At Woodland District 50, a whopping 11 candidates are seeking five open seats -- four 4-year terms and one unexpired 2-year term.

Incumbents Anthony DeMonte, Carla Little, Bill Barnabee and Renea Amen are joined by newcomers Joseph De Rosa, Jennifer Haack, James Hurd, Joyce Mason and Richard Payne for the 4-year seats. Incumbent Vincent Juarez and newcomer Elizabeth Helgren are running for the 2-year seat.

One potential issue may be Woodland's rocky relationship with Prairie Crossing Charter School in Grayslake and a protracted legal fight that ended in March. The Illinois Supreme Court would not review an appellate ruling that dealt a loss to Woodland's case seeking to overturn a state commission's decision that granted another five-year charter to the choice school.

District 50 officials have been at odds with the 432-student capacity charter school over money for several years. Court documents show Woodland typically has been required to send about $2.8 million in annual state aid to pay for more than 300 children whose parents choose to send them to Prairie Crossing.


Woodland's estimated legal tab was $212,281 for the case from June 2014 to March, officials said. The charter school incurred at least $150,000 in legal bills in the case.

Grass Lake District 36 also features an unusually large race as nine people have filed for four seats governing the Antioch-area district. Each seat carries a 4-year term.

Incumbents Cynthia S. Collins, Debra Fogel, Ron Lobodzinski and Susan Kozenski are being challenged by Andrew F. Williams, Jim Heischberg, John Frendreis, Russell Page and Susanne Tauke.

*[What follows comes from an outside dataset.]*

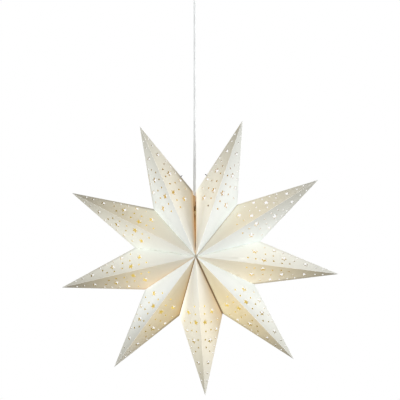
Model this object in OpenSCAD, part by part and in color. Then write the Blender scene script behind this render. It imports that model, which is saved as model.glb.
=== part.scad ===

One potential issue is a proposed merger with nearby Emmons Elementary District 33. It was pushed by Grass Lake but rejected by Emmons officials.

Grass Lake and Emmons are one-school districts and their buildings are less than 3 miles apart. Grass Lake has 188 students in prekindergarten through eighth grade, while Emmons has 322 students in kindergarten through the eighth grade.

Grass Lake Superintendent Terry O'Brien formally asked Emmons officials to consider forming a joint exploratory committee to review the pros and cons of consolidating. Emmons officials declined after being advised that consolidation is an issue for voters to decide.

The filing period ended Monday, but the list of school board hopefuls already has one candidate withdraw from a race. Diamond Lake Elementary District 76 incumbent Laura Lynn Vogt of Mundelein initially filed to run for re-election and also for a seat on the Mundelein High School District 120 board. Vogt withdrew her petition for District 76 after learning that state law prohibits people from holding some elected offices simultaneously because of potential conflicts of interest.